• Objective: Quote exactly, and only, the lines from the one with "row_frame() power_button();" down to the one with "obj.matrix_parent_inverse = Matrix.Identity(4)", both included.
● ● ●
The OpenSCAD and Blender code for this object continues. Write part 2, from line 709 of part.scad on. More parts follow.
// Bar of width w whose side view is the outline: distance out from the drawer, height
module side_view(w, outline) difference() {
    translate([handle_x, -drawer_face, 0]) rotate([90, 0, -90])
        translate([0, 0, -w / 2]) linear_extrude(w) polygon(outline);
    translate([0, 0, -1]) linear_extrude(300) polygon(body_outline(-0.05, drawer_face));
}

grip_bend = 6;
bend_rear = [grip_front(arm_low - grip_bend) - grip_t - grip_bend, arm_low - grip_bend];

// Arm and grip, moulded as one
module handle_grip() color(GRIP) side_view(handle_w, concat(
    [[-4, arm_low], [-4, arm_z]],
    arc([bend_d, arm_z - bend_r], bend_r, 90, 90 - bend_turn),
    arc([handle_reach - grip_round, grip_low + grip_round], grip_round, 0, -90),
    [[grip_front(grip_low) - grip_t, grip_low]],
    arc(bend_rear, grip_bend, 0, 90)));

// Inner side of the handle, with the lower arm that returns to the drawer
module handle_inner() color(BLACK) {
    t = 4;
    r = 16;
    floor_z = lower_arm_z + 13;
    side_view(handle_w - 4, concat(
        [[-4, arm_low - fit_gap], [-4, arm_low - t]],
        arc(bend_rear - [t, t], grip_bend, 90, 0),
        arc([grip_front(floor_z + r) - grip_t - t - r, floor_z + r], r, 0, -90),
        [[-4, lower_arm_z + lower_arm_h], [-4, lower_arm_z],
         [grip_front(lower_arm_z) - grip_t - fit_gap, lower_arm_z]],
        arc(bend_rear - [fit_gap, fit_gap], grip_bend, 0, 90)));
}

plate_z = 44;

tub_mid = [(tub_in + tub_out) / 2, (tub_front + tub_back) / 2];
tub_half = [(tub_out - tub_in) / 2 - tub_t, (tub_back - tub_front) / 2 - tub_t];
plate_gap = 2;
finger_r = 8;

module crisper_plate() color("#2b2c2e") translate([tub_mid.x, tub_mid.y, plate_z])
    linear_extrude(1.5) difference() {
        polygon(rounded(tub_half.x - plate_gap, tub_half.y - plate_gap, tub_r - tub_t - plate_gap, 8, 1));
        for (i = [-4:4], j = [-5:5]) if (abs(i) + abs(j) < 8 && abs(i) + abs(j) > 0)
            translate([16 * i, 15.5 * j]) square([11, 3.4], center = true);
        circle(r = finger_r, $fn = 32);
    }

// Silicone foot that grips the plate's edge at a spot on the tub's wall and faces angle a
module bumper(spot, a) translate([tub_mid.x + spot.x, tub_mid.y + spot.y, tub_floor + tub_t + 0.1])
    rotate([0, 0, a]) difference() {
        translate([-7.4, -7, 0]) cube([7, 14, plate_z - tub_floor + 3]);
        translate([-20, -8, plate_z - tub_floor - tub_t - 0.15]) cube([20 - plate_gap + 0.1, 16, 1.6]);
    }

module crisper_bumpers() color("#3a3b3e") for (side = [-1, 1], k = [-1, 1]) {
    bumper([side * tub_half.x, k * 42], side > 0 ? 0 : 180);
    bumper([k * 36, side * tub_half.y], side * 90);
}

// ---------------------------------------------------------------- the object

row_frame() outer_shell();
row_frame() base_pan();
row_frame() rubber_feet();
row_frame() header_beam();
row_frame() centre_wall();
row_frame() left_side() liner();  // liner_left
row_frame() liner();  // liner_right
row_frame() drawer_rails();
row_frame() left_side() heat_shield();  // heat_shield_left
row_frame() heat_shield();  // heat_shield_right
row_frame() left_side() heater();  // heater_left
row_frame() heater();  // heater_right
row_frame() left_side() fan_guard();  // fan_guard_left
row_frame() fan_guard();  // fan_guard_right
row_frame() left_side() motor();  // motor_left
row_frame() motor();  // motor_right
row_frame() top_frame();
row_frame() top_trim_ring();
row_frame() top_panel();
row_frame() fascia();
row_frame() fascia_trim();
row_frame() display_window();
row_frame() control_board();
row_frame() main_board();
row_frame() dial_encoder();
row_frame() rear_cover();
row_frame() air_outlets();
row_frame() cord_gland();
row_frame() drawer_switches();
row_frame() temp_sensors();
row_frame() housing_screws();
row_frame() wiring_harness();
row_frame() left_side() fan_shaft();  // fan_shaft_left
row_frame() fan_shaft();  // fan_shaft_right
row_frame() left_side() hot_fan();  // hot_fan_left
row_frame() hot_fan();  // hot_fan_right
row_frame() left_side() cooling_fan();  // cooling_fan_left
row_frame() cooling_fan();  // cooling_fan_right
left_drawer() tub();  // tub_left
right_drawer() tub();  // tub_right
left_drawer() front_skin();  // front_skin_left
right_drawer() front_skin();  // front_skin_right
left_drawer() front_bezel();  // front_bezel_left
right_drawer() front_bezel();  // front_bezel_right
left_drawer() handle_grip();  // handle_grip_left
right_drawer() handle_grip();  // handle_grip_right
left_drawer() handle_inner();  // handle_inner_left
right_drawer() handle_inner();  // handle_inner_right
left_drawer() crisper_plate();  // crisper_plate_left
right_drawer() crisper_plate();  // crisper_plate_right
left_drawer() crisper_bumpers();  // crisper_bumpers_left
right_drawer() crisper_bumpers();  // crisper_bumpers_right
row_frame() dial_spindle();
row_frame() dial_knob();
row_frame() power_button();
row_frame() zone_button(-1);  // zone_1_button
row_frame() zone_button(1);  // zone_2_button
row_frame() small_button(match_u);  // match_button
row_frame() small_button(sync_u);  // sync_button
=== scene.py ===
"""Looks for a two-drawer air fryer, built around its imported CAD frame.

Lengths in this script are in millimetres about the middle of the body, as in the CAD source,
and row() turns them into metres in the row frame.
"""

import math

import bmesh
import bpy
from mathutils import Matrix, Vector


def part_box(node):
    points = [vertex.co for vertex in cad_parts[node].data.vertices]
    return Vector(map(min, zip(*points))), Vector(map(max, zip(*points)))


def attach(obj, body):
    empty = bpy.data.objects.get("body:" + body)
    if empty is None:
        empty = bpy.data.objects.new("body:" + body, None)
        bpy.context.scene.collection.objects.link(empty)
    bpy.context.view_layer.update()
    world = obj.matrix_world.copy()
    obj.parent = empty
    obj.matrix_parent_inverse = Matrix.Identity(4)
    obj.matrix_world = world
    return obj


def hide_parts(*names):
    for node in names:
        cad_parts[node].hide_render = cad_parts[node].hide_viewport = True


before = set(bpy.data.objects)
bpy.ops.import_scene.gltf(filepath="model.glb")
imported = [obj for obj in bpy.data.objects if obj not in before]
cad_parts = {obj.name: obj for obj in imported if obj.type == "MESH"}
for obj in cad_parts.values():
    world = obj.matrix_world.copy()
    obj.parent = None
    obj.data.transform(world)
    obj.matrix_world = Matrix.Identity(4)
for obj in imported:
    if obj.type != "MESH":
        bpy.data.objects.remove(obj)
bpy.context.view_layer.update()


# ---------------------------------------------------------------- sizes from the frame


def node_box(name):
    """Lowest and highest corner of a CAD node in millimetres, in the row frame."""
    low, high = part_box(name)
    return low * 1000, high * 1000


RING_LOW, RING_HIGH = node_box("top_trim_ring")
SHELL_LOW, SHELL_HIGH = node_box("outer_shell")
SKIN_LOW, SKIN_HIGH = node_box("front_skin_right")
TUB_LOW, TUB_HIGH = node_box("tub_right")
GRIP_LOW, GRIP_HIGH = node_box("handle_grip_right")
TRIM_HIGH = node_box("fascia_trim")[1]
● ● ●
• Full output:
row_frame() power_button();
row_frame() zone_button(-1);  // zone_1_button
row_frame() zone_button(1);  // zone_2_button
row_frame() small_button(match_u);  // match_button
row_frame() small_button(sync_u);  // sync_button
=== scene.py ===
"""Looks for a two-drawer air fryer, built around its imported CAD frame.

Lengths in this script are in millimetres about the middle of the body, as in the CAD source,
and row() turns them into metres in the row frame.
"""

import math

import bmesh
import bpy
from mathutils import Matrix, Vector


def part_box(node):
    points = [vertex.co for vertex in cad_parts[node].data.vertices]
    return Vector(map(min, zip(*points))), Vector(map(max, zip(*points)))


def attach(obj, body):
    empty = bpy.data.objects.get("body:" + body)
    if empty is None:
        empty = bpy.data.objects.new("body:" + body, None)
        bpy.context.scene.collection.objects.link(empty)
    bpy.context.view_layer.update()
    world = obj.matrix_world.copy()
    obj.parent = empty
    obj.matrix_parent_inverse = Matrix.Identity(4)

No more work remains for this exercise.